Personally, I thought Cloverfield was fantastic. Obviously, it is a fiction film but I found myself actually believing (sort of) that an alien was really attacking New York City. This realism is owed to a couple of factors. The first is the obviously choice of filming style. Sure, the filmmakers could have just made this another big budget alien flick with a bunch of big Hollywood stars. However this had already been done with films like War of the Worlds and Independence Day. A sense of falsified realism was added to this film because of the entire film being done with a home camcorder. The other aspect of the film that was unique and made the film more pragmatic was the superb casting job. Not a single actor or actress in this film was famous, or even remotely famous. Casting all unknown performers was smart because it added that feeling that these people were real and just like the rest of us. It actually made the film scarier and edgier to have unknowns in the lead roles.
In the end, I had many questions like “Where did these aliens come from?” and “What happened after the alien attacked New York?” Honestly, I am glad these questions were never answered because it added yet another element of realism to the “home video.” Obviously, the people in this home video don’t have the answers to these questions so why should the audience?
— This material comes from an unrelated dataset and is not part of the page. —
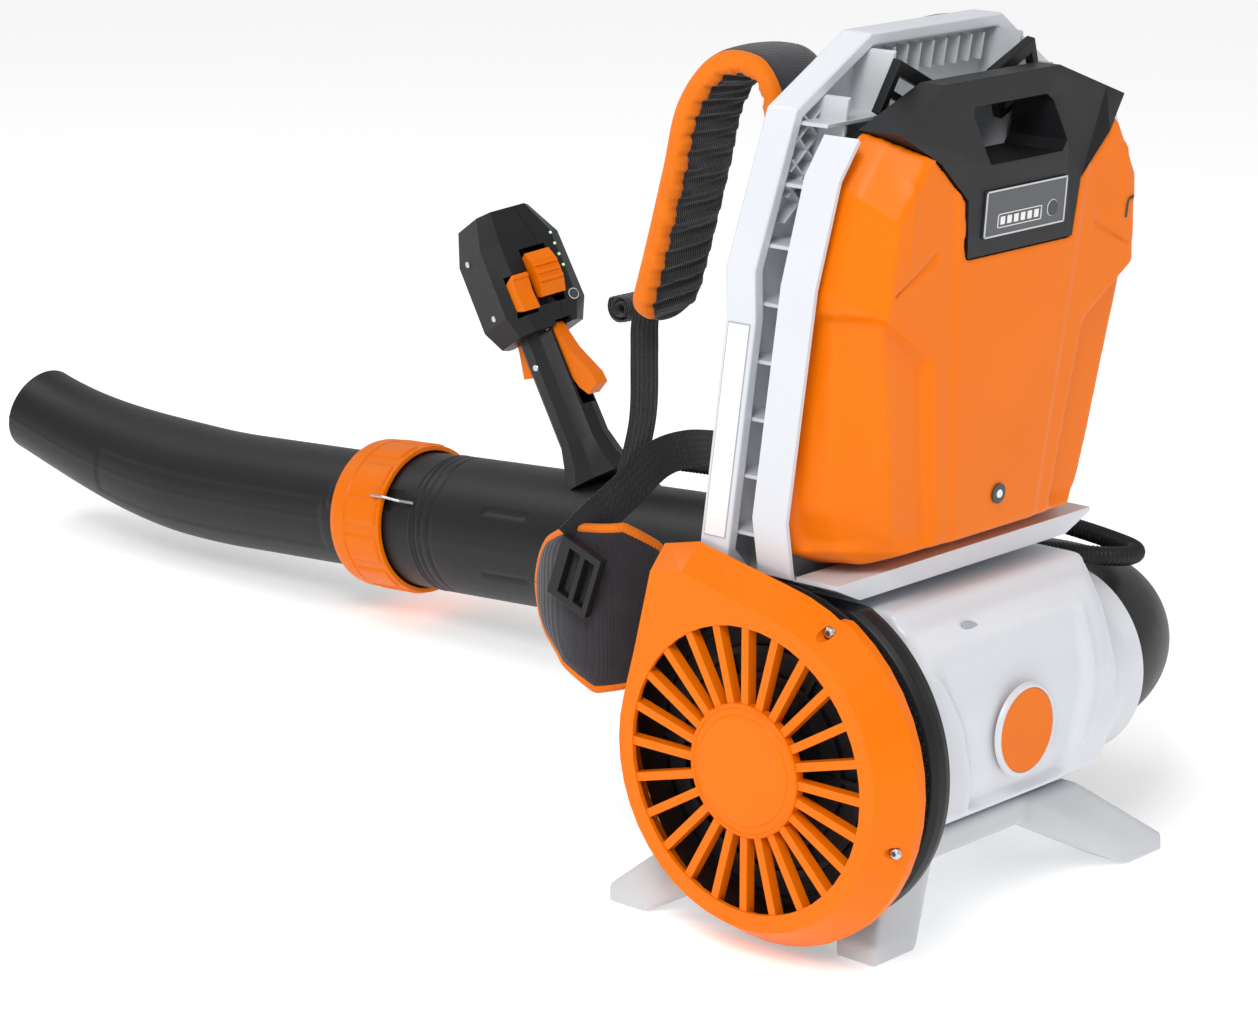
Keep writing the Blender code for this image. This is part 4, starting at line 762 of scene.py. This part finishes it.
# %% The two straps
STRAP = [
    (0.076, 0.030, 0.482), (0.079, 0.031, 0.502), (0.083, 0.042, 0.515), (0.088, 0.064, 0.513),
    (0.092, 0.083, 0.488), (0.093, 0.093, 0.450), (0.093, 0.106, 0.405), (0.092, 0.122, 0.356),
]
for label, way in (("left", -1), ("right", 1)):
    line = curve_through(STRAP, 300) * (way, 1, 1)
    rings = soft_strip(line, (1, 0, 0), 0.050, 0.0150, gather=0.0022)
    core = piece_of("strap_lining_" + label, grid(rings, caps=True), LINING, angle=80)
    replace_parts(core, "shoulder_strap_" + label)
    cover = skin_over(rings, 1, 31, 0.0011)
    piece_of("strap_cover_" + label, grid(cover, caps=True), CLOTH, angle=60)
    middle = 32 if way < 0 else 0
    band = skin_over(rings[5:-3], middle - 9, middle + 9, 0.0018)
    piece_of("strap_binding_" + label, grid(band, caps=True), PIPING, angle=60)
    other = skin_over(rings[5:-3], 32 - middle - 4, 32 - middle + 4, 0.0012)
    piece_of("strap_edge_" + label, grid(other, caps=True), CLOTH, angle=60)
print("straps made")

# %% [markdown]
# ## Webbing
#
# Black polyester webbing, 25 mm wide and 1.5 mm thick. It is woven with cords along its length, so the
# thin cross-section carries shallow ribs, and the band waves a little between its two fixings.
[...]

I give Cloverfield a B.
The Curious Case of Benjamin Button
Forget the fact that Brad Pitt starred in the terrible film The Mexican or that the runtime for Benjamin Button is nearly three hours long. The Curious Case of Benjamin Button is a rare and original gem. I remember first seeing the trailer for the film several months ago and thinking I could not wait to see it. It is one of those films that does not come around very often. This movie has everything: great acting, engaging storyline, gorgeous cinematography, and a soothing soundtrack. Everything in this movie just seems to come together seamlessly.
The Curious Case of Benjamin Button is about the man from the title who basically ‘grows and ages backwards.’ Benjamin Button is born in the early 1920’s with problems only old people would have. His skin is completely wrinkled, his eyes have cataracts, and his joints suffer from arthritis. Not surprisingly, his parents desert him by leaving him on the front steps of a house where an African American couple lives. Button is cared for and raised by his accepting foster parents. As the years go by he gets younger instead of older. He even meets a young girl, Daisy, early in his childhood (or his old age years, whichever way you want to look at it). As Button grows younger he travels the world and meets new people. However, he always seems to run into Daisy at various points in his life. Eventually, Benjamin Button marries Daisy (Cate Blanchett). As you can imagine, problems arise as Button grows younger and Daisy grows older.
This movie is bound to evoke every emotion possible from the audience members. As enjoyable as many of the moments are in the film, you cannot help but have this feeling of sadness from the moment Benjamin Button meets Daisy. This is because you know their relationship cannot end well since both of them age in completely opposite directions. However, Benjamin Button truly is a heartwarming tale because at its core, the movie is about being able to love someone no matter what the circumstances and to live each day to the best of your ability. In terms of love, Daisy knows all along that eventually, she and Benjamin will be so physically and mentally different that there is no way they can continue to live as two lovers. However, Daisy is always there from Benjamin throughout the entire film, even if only in spirit. In terms of living each day to the fullest, Benjamin also knows that as he ages backwards, he only has a limited time to do certain things. The moments in life that the rest of the world have to look forward to as they get older, Benjamin has to get out of the way early in his life.
The storyline and acting are terrific (easily one of Brad Pitt’s best performances), but the art direction and cinematography are equally spectacular. There are a number of scenes where Button is sitting on the beach at sunset and you, as an audience member, cannot help but have your breath taken away by the brilliant sight.
This movie is one that I easily recommend to everyone over the age of, let’s say, 18. Not because the movie is inappropriate, but because I am not entire sure that anyone younger than 18 will fully understand the movie or even fully appreciate it. Also, I do not believe that this movie deserves the 13 Academy Award nominations it has received but it does deserve to be seen and adored by everyone. I give The Curious Case of Benjamin Button a solid A.